*DO THIS:*
Restate word for word the lines beginning at the one that contains "Write the build123d" and ending at the one that contains "pin_end_gap = 0.3"; include both and nothing else.

*PROVIDED INFORMATION:*

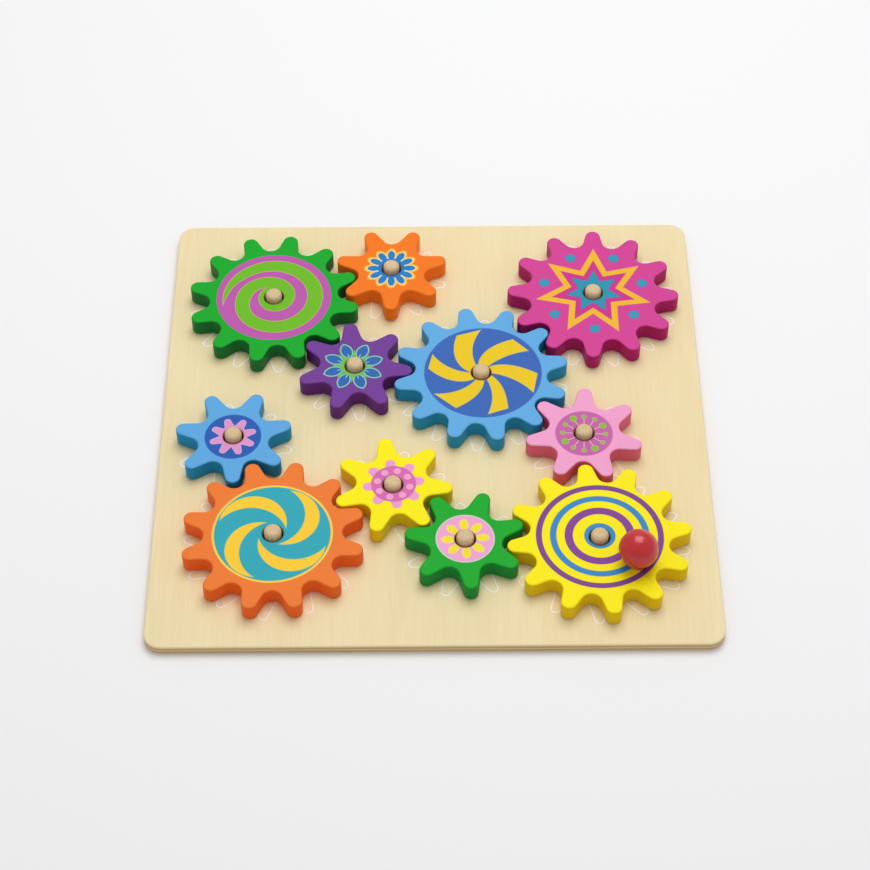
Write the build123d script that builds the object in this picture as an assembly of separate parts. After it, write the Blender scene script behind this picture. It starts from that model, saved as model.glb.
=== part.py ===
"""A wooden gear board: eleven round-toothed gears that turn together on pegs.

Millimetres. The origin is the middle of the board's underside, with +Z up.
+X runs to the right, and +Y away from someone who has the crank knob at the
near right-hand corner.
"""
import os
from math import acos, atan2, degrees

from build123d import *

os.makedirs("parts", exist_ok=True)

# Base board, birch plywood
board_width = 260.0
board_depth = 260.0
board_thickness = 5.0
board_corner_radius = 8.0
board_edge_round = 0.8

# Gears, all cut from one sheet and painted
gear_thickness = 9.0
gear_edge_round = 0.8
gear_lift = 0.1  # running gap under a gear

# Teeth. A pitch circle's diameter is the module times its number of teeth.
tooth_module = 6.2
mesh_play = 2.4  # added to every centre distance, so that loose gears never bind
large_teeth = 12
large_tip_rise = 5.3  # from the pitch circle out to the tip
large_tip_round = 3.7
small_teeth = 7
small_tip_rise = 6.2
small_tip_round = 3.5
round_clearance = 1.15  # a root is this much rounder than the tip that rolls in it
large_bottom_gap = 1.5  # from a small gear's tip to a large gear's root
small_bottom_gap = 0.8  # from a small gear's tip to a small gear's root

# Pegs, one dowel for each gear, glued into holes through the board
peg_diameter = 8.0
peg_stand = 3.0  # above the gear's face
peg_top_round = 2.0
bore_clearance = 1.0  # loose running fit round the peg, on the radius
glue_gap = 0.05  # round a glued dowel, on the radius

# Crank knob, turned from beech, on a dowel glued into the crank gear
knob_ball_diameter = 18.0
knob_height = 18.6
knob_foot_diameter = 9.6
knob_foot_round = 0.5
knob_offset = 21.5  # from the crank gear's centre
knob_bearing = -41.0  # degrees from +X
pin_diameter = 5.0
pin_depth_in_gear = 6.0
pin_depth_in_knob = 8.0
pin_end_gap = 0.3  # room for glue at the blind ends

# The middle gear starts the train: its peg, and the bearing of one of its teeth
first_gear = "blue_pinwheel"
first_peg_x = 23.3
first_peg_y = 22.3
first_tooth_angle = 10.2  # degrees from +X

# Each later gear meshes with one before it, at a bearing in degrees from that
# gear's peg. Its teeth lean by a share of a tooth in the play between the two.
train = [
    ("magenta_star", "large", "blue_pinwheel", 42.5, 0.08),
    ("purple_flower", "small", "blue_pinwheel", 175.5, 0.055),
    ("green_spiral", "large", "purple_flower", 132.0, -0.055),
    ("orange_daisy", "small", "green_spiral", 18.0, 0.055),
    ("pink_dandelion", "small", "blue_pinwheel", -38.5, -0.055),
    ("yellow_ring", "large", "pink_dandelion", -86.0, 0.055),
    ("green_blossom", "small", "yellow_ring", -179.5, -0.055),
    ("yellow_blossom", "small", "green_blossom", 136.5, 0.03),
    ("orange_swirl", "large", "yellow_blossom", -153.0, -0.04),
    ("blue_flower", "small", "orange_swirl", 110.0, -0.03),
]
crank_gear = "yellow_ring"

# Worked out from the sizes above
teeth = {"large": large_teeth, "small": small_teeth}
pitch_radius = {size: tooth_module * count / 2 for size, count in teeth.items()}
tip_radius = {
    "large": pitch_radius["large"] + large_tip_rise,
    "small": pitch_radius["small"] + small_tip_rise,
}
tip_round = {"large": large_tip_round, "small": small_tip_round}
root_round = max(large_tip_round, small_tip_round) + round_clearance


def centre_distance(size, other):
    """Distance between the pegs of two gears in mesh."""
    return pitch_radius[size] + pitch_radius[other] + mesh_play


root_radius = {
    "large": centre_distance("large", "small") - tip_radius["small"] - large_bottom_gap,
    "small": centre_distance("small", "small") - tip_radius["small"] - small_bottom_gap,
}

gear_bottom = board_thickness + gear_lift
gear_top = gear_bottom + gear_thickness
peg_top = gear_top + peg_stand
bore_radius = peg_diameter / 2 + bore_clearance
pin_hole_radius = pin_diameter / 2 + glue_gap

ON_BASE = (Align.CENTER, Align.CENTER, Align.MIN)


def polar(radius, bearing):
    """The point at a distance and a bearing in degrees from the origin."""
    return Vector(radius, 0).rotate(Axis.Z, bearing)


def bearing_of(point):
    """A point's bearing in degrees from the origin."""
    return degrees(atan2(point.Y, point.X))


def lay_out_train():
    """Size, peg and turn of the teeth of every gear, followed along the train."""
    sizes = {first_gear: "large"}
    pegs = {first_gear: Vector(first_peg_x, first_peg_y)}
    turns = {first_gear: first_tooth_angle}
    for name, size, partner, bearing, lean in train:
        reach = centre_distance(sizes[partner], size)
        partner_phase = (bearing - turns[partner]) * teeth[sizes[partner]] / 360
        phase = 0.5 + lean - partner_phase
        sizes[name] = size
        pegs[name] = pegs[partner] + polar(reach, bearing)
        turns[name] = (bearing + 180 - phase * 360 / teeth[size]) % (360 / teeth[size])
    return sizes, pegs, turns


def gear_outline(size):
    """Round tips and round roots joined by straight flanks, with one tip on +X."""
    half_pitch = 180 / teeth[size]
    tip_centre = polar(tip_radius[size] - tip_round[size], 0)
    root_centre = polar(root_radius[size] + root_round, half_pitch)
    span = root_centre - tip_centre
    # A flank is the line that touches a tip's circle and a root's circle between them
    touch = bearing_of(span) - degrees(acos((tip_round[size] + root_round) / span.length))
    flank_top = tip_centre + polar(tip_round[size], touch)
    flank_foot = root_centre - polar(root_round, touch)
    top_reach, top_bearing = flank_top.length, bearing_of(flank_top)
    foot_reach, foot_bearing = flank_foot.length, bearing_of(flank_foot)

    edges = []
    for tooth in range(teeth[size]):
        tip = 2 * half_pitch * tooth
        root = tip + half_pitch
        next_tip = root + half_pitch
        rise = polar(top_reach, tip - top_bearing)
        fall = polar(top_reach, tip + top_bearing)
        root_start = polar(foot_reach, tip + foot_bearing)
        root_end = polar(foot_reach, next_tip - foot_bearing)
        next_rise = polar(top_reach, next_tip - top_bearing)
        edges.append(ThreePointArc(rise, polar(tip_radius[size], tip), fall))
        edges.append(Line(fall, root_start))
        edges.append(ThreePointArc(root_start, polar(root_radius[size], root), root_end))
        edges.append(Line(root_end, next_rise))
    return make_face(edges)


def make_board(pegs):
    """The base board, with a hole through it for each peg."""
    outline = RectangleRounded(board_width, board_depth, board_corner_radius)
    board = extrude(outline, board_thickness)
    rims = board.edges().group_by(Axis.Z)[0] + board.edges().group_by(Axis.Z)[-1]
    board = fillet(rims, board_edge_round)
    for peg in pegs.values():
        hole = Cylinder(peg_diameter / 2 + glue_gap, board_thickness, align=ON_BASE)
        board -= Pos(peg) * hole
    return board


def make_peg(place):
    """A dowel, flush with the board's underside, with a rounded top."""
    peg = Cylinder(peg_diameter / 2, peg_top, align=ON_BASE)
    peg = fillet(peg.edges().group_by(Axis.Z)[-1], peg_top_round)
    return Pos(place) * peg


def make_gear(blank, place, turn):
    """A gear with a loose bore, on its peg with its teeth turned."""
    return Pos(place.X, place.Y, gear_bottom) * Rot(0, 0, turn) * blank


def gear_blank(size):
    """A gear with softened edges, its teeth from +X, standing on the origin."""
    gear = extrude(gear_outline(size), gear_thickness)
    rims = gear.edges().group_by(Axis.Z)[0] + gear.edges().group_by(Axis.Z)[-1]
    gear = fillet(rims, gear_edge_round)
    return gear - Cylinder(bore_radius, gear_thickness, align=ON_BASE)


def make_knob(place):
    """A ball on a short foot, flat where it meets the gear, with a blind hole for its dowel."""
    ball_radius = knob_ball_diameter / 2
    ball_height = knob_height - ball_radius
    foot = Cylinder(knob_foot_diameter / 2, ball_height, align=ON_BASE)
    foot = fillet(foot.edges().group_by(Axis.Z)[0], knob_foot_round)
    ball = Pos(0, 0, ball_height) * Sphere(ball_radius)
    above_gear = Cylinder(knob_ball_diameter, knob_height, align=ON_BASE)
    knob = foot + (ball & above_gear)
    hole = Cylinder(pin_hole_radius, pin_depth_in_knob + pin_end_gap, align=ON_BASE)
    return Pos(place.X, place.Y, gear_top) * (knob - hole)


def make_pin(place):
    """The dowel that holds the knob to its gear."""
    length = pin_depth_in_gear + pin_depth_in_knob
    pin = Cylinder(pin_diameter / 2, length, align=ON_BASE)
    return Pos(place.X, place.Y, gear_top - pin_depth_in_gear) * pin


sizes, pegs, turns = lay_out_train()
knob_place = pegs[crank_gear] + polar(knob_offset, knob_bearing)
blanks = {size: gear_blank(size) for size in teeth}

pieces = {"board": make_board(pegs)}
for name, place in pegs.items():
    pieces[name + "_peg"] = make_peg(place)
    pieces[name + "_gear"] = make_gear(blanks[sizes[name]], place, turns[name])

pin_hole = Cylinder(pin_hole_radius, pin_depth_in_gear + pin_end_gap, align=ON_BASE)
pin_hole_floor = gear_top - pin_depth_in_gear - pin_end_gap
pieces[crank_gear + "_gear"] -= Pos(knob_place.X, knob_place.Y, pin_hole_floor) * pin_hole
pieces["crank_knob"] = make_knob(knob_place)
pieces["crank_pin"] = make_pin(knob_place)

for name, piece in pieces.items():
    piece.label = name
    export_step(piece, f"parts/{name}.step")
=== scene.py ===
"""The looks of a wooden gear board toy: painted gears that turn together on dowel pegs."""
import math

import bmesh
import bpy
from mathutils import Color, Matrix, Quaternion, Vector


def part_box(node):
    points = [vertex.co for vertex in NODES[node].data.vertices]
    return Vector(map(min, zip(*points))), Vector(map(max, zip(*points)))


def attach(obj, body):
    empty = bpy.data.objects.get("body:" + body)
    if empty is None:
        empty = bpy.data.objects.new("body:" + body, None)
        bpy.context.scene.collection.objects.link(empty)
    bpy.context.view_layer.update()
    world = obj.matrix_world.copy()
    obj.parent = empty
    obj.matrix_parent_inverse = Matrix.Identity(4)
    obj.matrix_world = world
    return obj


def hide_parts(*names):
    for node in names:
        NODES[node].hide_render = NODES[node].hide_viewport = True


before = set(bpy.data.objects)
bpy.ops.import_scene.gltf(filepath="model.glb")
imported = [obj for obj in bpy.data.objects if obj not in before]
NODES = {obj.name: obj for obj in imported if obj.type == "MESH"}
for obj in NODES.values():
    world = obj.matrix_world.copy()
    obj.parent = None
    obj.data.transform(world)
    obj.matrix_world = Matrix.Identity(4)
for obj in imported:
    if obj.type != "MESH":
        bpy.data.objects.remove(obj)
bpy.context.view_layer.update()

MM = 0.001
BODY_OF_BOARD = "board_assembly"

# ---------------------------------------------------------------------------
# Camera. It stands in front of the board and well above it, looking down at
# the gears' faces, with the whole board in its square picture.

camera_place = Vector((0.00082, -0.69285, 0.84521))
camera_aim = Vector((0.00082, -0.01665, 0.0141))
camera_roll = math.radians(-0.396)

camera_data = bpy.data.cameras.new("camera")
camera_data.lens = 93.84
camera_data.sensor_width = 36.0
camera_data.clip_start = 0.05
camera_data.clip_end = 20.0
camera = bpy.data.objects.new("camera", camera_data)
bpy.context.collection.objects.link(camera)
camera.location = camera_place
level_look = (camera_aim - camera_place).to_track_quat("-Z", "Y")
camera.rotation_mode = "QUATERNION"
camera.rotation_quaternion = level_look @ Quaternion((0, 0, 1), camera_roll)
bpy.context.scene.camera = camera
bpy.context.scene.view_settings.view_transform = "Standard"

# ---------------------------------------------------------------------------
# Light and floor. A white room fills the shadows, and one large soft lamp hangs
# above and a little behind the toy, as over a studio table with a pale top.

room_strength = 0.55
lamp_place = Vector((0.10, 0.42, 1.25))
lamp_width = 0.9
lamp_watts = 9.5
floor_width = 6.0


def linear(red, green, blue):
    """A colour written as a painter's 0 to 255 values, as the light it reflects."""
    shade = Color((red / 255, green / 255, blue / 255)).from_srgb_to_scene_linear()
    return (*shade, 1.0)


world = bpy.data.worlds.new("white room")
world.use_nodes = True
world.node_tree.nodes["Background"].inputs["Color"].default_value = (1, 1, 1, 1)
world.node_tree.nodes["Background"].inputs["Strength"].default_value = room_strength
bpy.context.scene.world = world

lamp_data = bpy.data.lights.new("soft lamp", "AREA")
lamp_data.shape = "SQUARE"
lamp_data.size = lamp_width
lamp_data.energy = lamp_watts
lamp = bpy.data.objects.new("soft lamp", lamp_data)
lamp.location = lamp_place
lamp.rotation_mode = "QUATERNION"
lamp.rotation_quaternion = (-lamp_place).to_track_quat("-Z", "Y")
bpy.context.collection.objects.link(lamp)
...
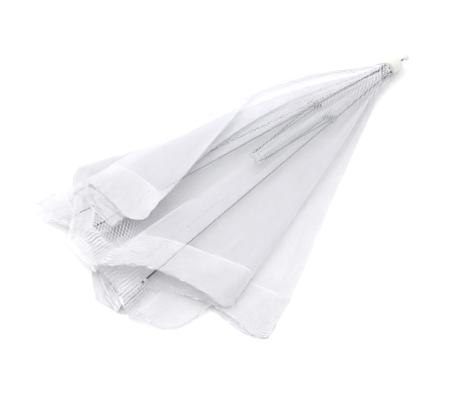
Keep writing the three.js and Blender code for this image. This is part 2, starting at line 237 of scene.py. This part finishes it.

*WRITTEN RESPONSE:*
Write the build123d script that builds the object in this picture as an assembly of separate parts. After it, write the Blender scene script behind this picture. It starts from that model, saved as model.glb.
=== part.py ===
"""A wooden gear board: eleven round-toothed gears that turn together on pegs.

Millimetres. The origin is the middle of the board's underside, with +Z up.
+X runs to the right, and +Y away from someone who has the crank knob at the
near right-hand corner.
"""
import os
from math import acos, atan2, degrees

from build123d import *

os.makedirs("parts", exist_ok=True)

# Base board, birch plywood
board_width = 260.0
board_depth = 260.0
board_thickness = 5.0
board_corner_radius = 8.0
board_edge_round = 0.8

# Gears, all cut from one sheet and painted
gear_thickness = 9.0
gear_edge_round = 0.8
gear_lift = 0.1  # running gap under a gear

# Teeth. A pitch circle's diameter is the module times its number of teeth.
tooth_module = 6.2
mesh_play = 2.4  # added to every centre distance, so that loose gears never bind
large_teeth = 12
large_tip_rise = 5.3  # from the pitch circle out to the tip
large_tip_round = 3.7
small_teeth = 7
small_tip_rise = 6.2
small_tip_round = 3.5
round_clearance = 1.15  # a root is this much rounder than the tip that rolls in it
large_bottom_gap = 1.5  # from a small gear's tip to a large gear's root
small_bottom_gap = 0.8  # from a small gear's tip to a small gear's root

# Pegs, one dowel for each gear, glued into holes through the board
peg_diameter = 8.0
peg_stand = 3.0  # above the gear's face
peg_top_round = 2.0
bore_clearance = 1.0  # loose running fit round the peg, on the radius
glue_gap = 0.05  # round a glued dowel, on the radius

# Crank knob, turned from beech, on a dowel glued into the crank gear
knob_ball_diameter = 18.0
knob_height = 18.6
knob_foot_diameter = 9.6
knob_foot_round = 0.5
knob_offset = 21.5  # from the crank gear's centre
knob_bearing = -41.0  # degrees from +X
pin_diameter = 5.0
pin_depth_in_gear = 6.0
pin_depth_in_knob = 8.0
pin_end_gap = 0.3  # room for glue at the blind ends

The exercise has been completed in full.